-- WORK TO DO --
In the listing below, locate the line that contains "across = Vector(1, 0, 0)" and the line that contains "obj.parent = empty". Restate word for word those two lines and every line between them, and nothing else.
-- begin DATA BLOCK --
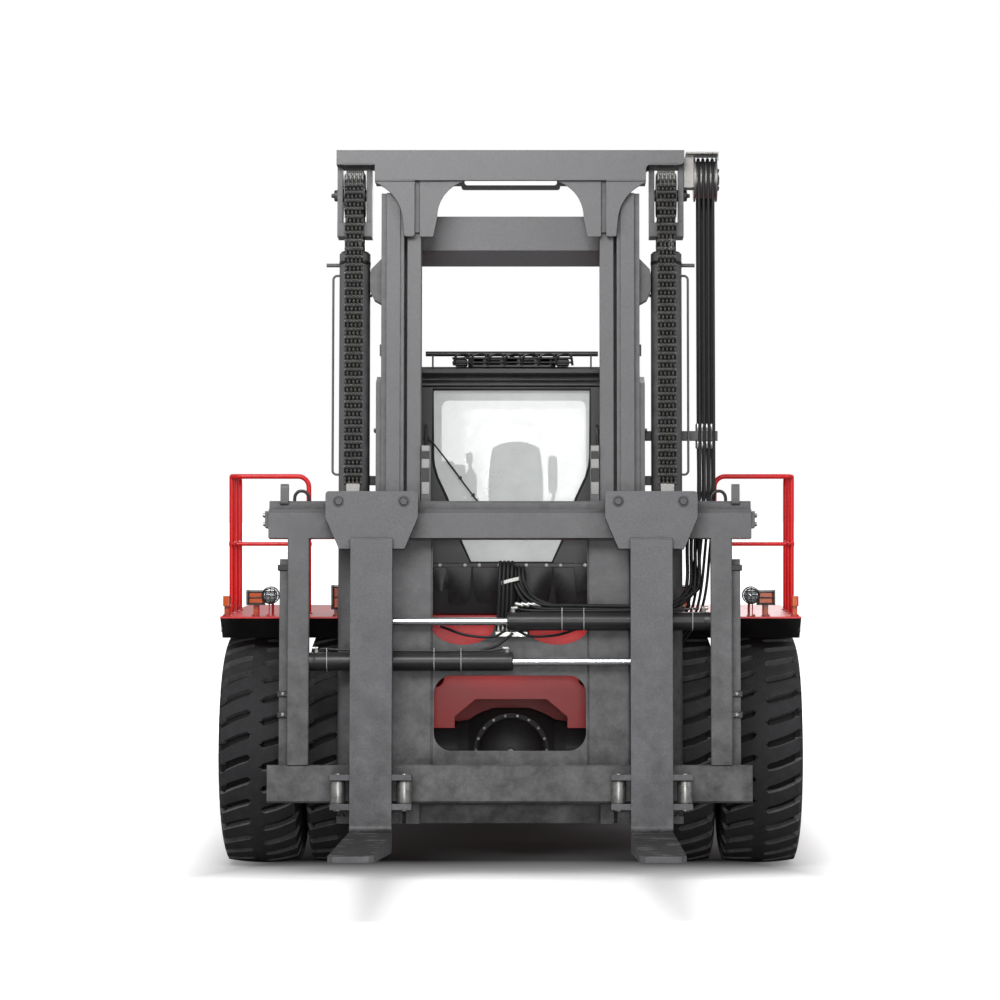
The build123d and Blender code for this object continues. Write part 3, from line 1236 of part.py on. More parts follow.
# Carriage: hook bar, lower bar, posts, inner columns with rollers, back panel and chain anchors
carriage_roller_radius = inner_rail_depth / 2 - inner_flange - roller_gap
column_x = (inner_rail_inner_x - 64, inner_rail_inner_x - 6)
column_top = inner_rail_top - 1810
panel_x = (528, 803)
plate_front_y = -1150
panel_top = 1665
with BuildPart(truck) as carriage_frame:
    upper_section = (
        (bar_front_y, upper_bar[0]),
        (bar_front_y, upper_bar[1] - 30),
        (bar_front_y + 30, upper_bar[1]),
        (bar_front_y + 55, upper_bar[1]),
        (bar_front_y + 55, upper_bar[1] - 70),
        (bar_front_y + 90, upper_bar[1] - 70),
        (bar_front_y + 90, upper_beam_top - 15),
        (bar_front_y + 105, upper_beam_top),
        (bar_rear_y, upper_beam_top),
        (bar_rear_y, upper_bar[0]),
    )
    plate(side_view(-bar_half_width), upper_section, 2 * bar_half_width)
    lower_section = (
        (bar_front_y, lower_bar[0] + 12),
        (bar_front_y, lower_bar[1] - 12),
        (bar_front_y + 12, lower_bar[1]),
        (bar_rear_y, lower_bar[1]),
        (bar_rear_y, lower_bar[0]),
        (bar_front_y + 12, lower_bar[0]),
    )
    plate(side_view(-bar_half_width), lower_section, 2 * bar_half_width)
    between_bars = (lower_bar[1] - 1, upper_bar[0] + 1)
    for side, sign in SIDES:
        block((sign * post_inner_x, sign * post_outer_x), (bar_front_y, bar_rear_y), between_bars)
        flange_x = sorted((sign * (post_outer_x - 1), sign * (post_outer_x + 62)))
        flange_front = bar_front_y + 45
        flange_foot = ((flange_front, lower_bar[1] - 1), (flange_front + 25, lower_bar[1] - 1))
        flange = (*flange_foot, (flange_front + 25, 2110), (flange_front, 2060))
        plate(side_view(flange_x[0]), flange, flange_x[1] - flange_x[0])
        block((sign * panel_x[0], sign * panel_x[1]), (plate_front_y, bar_rear_y), between_bars)
        column = (sign * column_x[0], sign * column_x[1])
        block(column, (mast_middle_y - 132, mast_middle_y + 78), (500, column_top))
        spacer_x = (sign * panel_x[0], sign * (column_x[1] - 10))
        block(spacer_x, (bar_rear_y - 1, mast_middle_y - 130), (500, 2460))
        for z in (600, 1650, column_top - 140):
            roller_x = (sign * (column_x[1] - 5), sign * (column_x[1] + 23))
            cross_rod(roller_x, mast_middle_y, z, carriage_roller_radius)
        anchor_x = (sign * (cylinder_x - 70), sign * (cylinder_x + 70))
        block(anchor_x, (chain_y - 33, bar_rear_y + 30), (upper_beam_top - 5, chain_anchor_z - seat_gap))
        stop_x = (sign * (bar_half_width - 17), sign * (bar_half_width + 23))
        block(stop_x, (bar_front_y + 10, bar_rear_y - 10), (2320, 2430))
        lifting_ear = sorted((sign * (post_outer_x + 9), sign * (post_outer_x + 62)))
        ear_middle = ((bar_front_y + bar_rear_y) / 2 + 38, upper_beam_top + 40)
        ear_thickness = lifting_ear[1] - lifting_ear[0]
        rounded_box(side_view(lifting_ear[0]), ear_middle, (76, 152), 30, ear_thickness)
        hole_z = upper_beam_top + 76
        cross_rod((lifting_ear[0] - 1, lifting_ear[1] + 1), ear_middle[0], hole_z, 20, Mode.SUBTRACT)
    with BuildSketch(front_view(bar_rear_y)) as back_panel:
        with Locations((0, (lower_bar[1] + panel_top) / 2)):
            Rectangle(2 * panel_x[0] + 4, panel_top - lower_bar[1])
        with Locations((0, 1073)):
            RectangleRounded(1026, 506, 120, mode=Mode.SUBTRACT)
        for x in (-318, 318):
            with Locations((x, panel_top)):
                Ellipse(213, 130, mode=Mode.SUBTRACT)
    extrude(back_panel.sketch, amount=25)
carriage_frame.part.move(mast_lean)
carriage_frame.part.label = "carriage_frame"
export_step(carriage_frame.part, "parts/carriage_frame.step")

# Fork positioner: the barrels are on the carriage, and each rod is on its fork
positioners = (("right", -1, upper_positioner_z), ("left", 1, lower_positioner_z))
barrel_mouth = 15
with BuildPart(truck) as positioner_barrels:
    for side, sign, z in positioners:
        mouth = sign * barrel_mouth
        far = -sign * (post_inner_x - seat_gap)
        cross_rod((mouth, far), positioner_y, z, positioner_radius)
        inside = (mouth - sign * gland, far + sign * 40)
        cross_rod(inside, positioner_y, z, positioner_radius - positioner_wall, Mode.SUBTRACT)
        neck = (mouth + sign, inside[0] - sign)
        cross_rod(neck, positioner_y, z, positioner_rod + gland_fit, Mode.SUBTRACT)
positioner_barrels.part.move(mast_lean)
positioner_barrels.part.label = "positioner_barrels"
export_step(positioner_barrels.part, "parts/positioner_barrels.step")

# Forks, each with its hook plate, guide rollers for the lower bar and the lug for its rod
heel_outside = 120
heel_inside = 50
hook_taper_z = hook_bottom + 212
hook_foot_half = 220
tongue = (bar_front_y + 60, bar_front_y + 85)
guide_x = 222
guide_radius = 50
guide_plates = ((lower_bar[0] - 46, lower_bar[0] - 6), (lower_bar[1] - 103, lower_bar[1] - 65))
for side, sign, z in positioners:
    with BuildPart(truck) as positioner_rod_piece:
        lug_face = fork_places[side] - sign * (positioner_lug / 2 + seat_gap)
        cross_rod((lug_face, -sign * 400), positioner_y, z, positioner_rod)
    positioner_rod_piece.part.move(mast_lean)
    positioner_rod_piece.part.label = f"positioner_rod_{side}"
    export_step(positioner_rod_piece.part, f"parts/positioner_rod_{side}.step")

    with BuildPart(truck) as fork:
        x = fork_places[side]
        blade_top = fork_bottom + fork_heel
        tip_y = fork_face_y - fork_length
        slope = (fork_heel - fork_tip) / fork_length
        with BuildSketch(side_view(x - fork_width / 2)) as profile:
            with BuildLine():
                diagonal = math.sqrt(0.5)
                heel_mid = (
                    shank_back_y - heel_outside * (1 - diagonal),
                    fork_bottom + heel_outside * (1 - diagonal),
                )
                crook_start = (fork_face_y, blade_top + heel_inside)
                crook_end = (fork_face_y - heel_inside, blade_top - slope * heel_inside)
                crook_mid = (
                    fork_face_y - heel_inside * (1 - diagonal),
                    blade_top + heel_inside * (1 - diagonal) - slope * heel_inside,
                )
                Line((shank_back_y, hook_bottom + 60), (shank_back_y, fork_bottom + heel_outside))
                ThreePointArc(
                    (shank_back_y, fork_bottom + heel_outside),
                    heel_mid,
                    (shank_back_y - heel_outside, fork_bottom),
                )
                Polyline(
                    (shank_back_y - heel_outside, fork_bottom),
                    (tip_y, fork_bottom),
                    (tip_y, fork_bottom + fork_tip),
                    crook_end,
                )
                ThreePointArc(crook_end, crook_mid, crook_start)
                Polyline(crook_start, (fork_face_y, hook_bottom + 60), (shank_back_y, hook_bottom + 60))
            make_face()
        extrude(profile.sketch, amount=fork_width)
        chamfer(fork.edges().filter_by(Axis.Z).group_by(Axis.Y)[0], length=fork_corner)
        with BuildSketch(front_view(shank_back_y)) as hook_outline:
            with BuildLine():
                Polyline(
                    (x - hook_half_width, hook_top),
                    (x - hook_half_width, hook_taper_z),
                    (x - hook_foot_half, hook_bottom),
                    (x + hook_foot_half, hook_bottom),
                    (x + hook_half_width, hook_taper_z),
                    (x + hook_half_width, hook_top),
                    close=True,
                )
            make_face()
            fillet(hook_outline.vertices().sort_by(Axis.Y)[-2:], radius=24)
        extrude(hook_outline.sketch, amount=shank_thickness - 20)
        hook_x = (x - hook_half_width + 10, x + hook_half_width - 10)
        block(hook_x, (shank_back_y - 10, tongue[1]), (upper_bar[1] + hook_seat, hook_top - 10))
        block(hook_x, tongue, (upper_bar[1] - 55, upper_bar[1] + 15))
        guide_room = (fork_face_y + 5, shank_back_y)
        for low, high in guide_plates:
            block((x - 272, x + 272), guide_room, (low, high))
        for offset in (-guide_x, guide_x):
            place = (x + offset, bar_front_y - guide_radius - 5)
            rod((*place, guide_plates[0][1]), (*place, guide_plates[1][0]), guide_radius)
        half = positioner_lug / 2
        block((x - half, x + half), (shank_back_y - 1, positioner_y + 40), (z - half, z + half))
    fork.part.move(mast_lean)
    fork.part.label = f"fork_{side}"
    export_step(fork.part, f"parts/fork_{side}.step")

# Tilt cylinders, drawn between the chassis pin and the leaned mast's pin
eye_from_pivot = (tilt_eye_y - pivot_y, tilt_eye_z - pivot_z)
eye_y = pivot_y + eye_from_pivot[0] * lean_cos + eye_from_pivot[1] * lean_sin
eye_z = pivot_z - eye_from_pivot[0] * lean_sin + eye_from_pivot[1] * lean_cos
for side, sign in SIDES:
    pin = Vector(sign * tilt_x, tilt_pin_y, tilt_pin_z)
    eye = Vector(sign * tilt_x, eye_y, eye_z)
    along = (eye - pin).normalized()
    across = Vector(1, 0, 0)
    with BuildPart(truck) as tilt_barrel:
        rod(pin + along * 55, pin + along * 940, tilt_barrel_radius)
        rod(pin + along * 200, pin + along * 890, tilt_barrel_radius - 25, Mode.SUBTRACT)
        rod(pin + along * 880, pin + along * 941, tilt_rod_radius + gland_fit, Mode.SUBTRACT)
        rod(pin - across * 50, pin + across * 50, 70)
        rod(pin - across * 51, pin + across * 51, tilt_pin_radius + stub_fit, Mode.SUBTRACT)
    tilt_barrel.part.label = f"tilt_barrel_{side}"
    export_step(tilt_barrel.part, f"parts/tilt_barrel_{side}.step")

    with BuildPart(truck) as tilt_rod:
        rod(pin + along * 560, eye - along * 50, tilt_rod_radius)
        rod(eye - across * 36, eye + across * 36, 66)
        rod(eye - across * 37, eye + across * 37, tilt_pin_radius + 4, Mode.SUBTRACT)
    tilt_rod.part.label = f"tilt_rod_{side}"
    export_step(tilt_rod.part, f"parts/tilt_rod_{side}.step")
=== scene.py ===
import itertools
import json
import math
import random

import bmesh
import bpy
from mathutils import Matrix, Vector


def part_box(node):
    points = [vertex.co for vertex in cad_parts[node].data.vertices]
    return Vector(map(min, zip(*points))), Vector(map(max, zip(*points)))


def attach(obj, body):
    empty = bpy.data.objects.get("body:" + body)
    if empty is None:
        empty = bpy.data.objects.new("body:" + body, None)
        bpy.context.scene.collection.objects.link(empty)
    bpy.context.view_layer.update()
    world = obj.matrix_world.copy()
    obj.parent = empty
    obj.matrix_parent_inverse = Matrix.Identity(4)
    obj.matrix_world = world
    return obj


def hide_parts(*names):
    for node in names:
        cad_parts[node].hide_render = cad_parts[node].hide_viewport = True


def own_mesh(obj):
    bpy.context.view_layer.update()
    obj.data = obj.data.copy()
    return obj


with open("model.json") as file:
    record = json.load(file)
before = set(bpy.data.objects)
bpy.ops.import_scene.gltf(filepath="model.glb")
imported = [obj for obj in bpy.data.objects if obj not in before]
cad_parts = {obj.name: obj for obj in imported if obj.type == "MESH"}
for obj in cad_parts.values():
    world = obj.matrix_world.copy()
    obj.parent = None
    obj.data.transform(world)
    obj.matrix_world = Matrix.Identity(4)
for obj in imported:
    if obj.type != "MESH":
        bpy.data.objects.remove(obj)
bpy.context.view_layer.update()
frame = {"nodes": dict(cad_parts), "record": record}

# Heavy counterbalance forklift. Metres, +X is the driver's left, the forks point to -Y, +Z is up.
SIDES = (("left", 1), ("right", -1))
SIGNS = (1, -1)
LEFT = Vector((1, 0, 0))
BACK = Vector((0, 1, 0))
UP = Vector((0, 0, 1))
PIVOT_BEHIND_AXLE = -0.56
PIVOT_HEIGHT = 0.7
REST_LEAN = math.radians(4.5)


def middle(node):
    """The centre of a node's box at rest."""
    low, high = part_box(node)
    return Vector((a + b) / 2 for a, b in zip(low, high))


AXLE_Y, AXLE_Z = middle("front_tyres_left")[1:]

# Camera
CAMERA_SIDE = 0.27
CAMERA_HEIGHT = 2.69
CAMERA_TO_AXLE = 25.5
FOCAL_LENGTH = 130.2
SENSOR_WIDTH = 36
VIEW_SHIFT = (-0.05, -0.02)


def set_camera():
    """The photograph's view: level, from the front, a little to the driver's left."""
    data = bpy.data.cameras.new("front_view")
    data.lens = FOCAL_LENGTH
    data.sensor_width = SENSOR_WIDTH
    data.shift_x, data.shift_y = VIEW_SHIFT
    camera = bpy.data.objects.new("front_view", data)
    camera.location = (CAMERA_SIDE, AXLE_Y - CAMERA_TO_AXLE, CAMERA_HEIGHT)
    camera.rotation_euler = (math.radians(90), 0, 0)
    bpy.context.scene.collection.objects.link(camera)
    bpy.context.scene.camera = camera


set_camera()


# Shader building
def put(tree, socket, value):
    """Links a socket to another node's output, or sets it to a value."""
    if isinstance(value, bpy.types.NodeSocket):
        tree.links.new(value, socket)
    else:
        socket.default_value = value


def add(tree, kind, inputs=None, **settings):
    """A shader node with its settings, whose inputs are values or other nodes' output sockets."""
    made = tree.nodes.new(kind)
    for name, value in settings.items():
        setattr(made, name, value)
    for name, value in (inputs or {}).items():
        put(tree, made.inputs[name], value)
    return made


def math_node(tree, operation, first, second=0.0, clamp=False):
    """The result socket of one sum."""
    return add(tree, "ShaderNodeMath", {0: first, 1: second}, operation=operation, use_clamp=clamp).outputs[0]


def total(tree, first, second, clamp=False):
    """The socket of two values added up."""
    return math_node(tree, "ADD", first, second, clamp)


def product(tree, first, second, clamp=False):
    """The socket of one value times another."""
    return math_node(tree, "MULTIPLY", first, second, clamp)


def blend_colours(tree, share, low, high):
    """The colour socket of a mix of two colours."""
    made = add(tree, "ShaderNodeMix", data_type="RGBA")
    for index, value in ((0, share), (6, low), (7, high)):
        put(tree, made.inputs[index], value)
    return made.outputs[2]


def remap(tree, value, low, high, to_low=0.0, to_high=1.0):
    """A value's range stretched to another range, and clamped."""
    inputs = {"Value": value, "From Min": low, "From Max": high, "To Min": to_low, "To Max": to_high}
    return add(tree, "ShaderNodeMapRange", inputs).outputs["Result"]


def object_place(tree):
    """The socket with a point's place in the row frame at rest."""
    return add(tree, "ShaderNodeTexCoord").outputs["Object"]


def part_of(tree, vector, axis):
    """One of the three parts of a vector."""
    return add(tree, "ShaderNodeSeparateXYZ", {"Vector": vector}).outputs[axis]


def noise(tree, scale, detail=3.0, roughness=0.55, stretch=None):
    """The grey socket of a noise on the object's own place."""
    place = object_place(tree)
    if stretch:
        place = add(tree, "ShaderNodeMapping", {"Vector": place, "Scale": stretch}).outputs["Vector"]
    inputs = {"Vector": place, "Scale": scale, "Detail": detail, "Roughness": roughness}
    return add(tree, "ShaderNodeTexNoise", inputs).outputs["Fac"]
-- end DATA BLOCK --
-- SOLUTION TO THE PROBLEM --
    across = Vector(1, 0, 0)
    with BuildPart(truck) as tilt_barrel:
        rod(pin + along * 55, pin + along * 940, tilt_barrel_radius)
        rod(pin + along * 200, pin + along * 890, tilt_barrel_radius - 25, Mode.SUBTRACT)
        rod(pin + along * 880, pin + along * 941, tilt_rod_radius + gland_fit, Mode.SUBTRACT)
        rod(pin - across * 50, pin + across * 50, 70)
        rod(pin - across * 51, pin + across * 51, tilt_pin_radius + stub_fit, Mode.SUBTRACT)
    tilt_barrel.part.label = f"tilt_barrel_{side}"
    export_step(tilt_barrel.part, f"parts/tilt_barrel_{side}.step")

    with BuildPart(truck) as tilt_rod:
        rod(pin + along * 560, eye - along * 50, tilt_rod_radius)
        rod(eye - across * 36, eye + across * 36, 66)
        rod(eye - across * 37, eye + across * 37, tilt_pin_radius + 4, Mode.SUBTRACT)
    tilt_rod.part.label = f"tilt_rod_{side}"
    export_step(tilt_rod.part, f"parts/tilt_rod_{side}.step")
=== scene.py ===
import itertools
import json
import math
import random

import bmesh
import bpy
from mathutils import Matrix, Vector


def part_box(node):
    points = [vertex.co for vertex in cad_parts[node].data.vertices]
    return Vector(map(min, zip(*points))), Vector(map(max, zip(*points)))


def attach(obj, body):
    empty = bpy.data.objects.get("body:" + body)
    if empty is None:
        empty = bpy.data.objects.new("body:" + body, None)
        bpy.context.scene.collection.objects.link(empty)
    bpy.context.view_layer.update()
    world = obj.matrix_world.copy()
    obj.parent = empty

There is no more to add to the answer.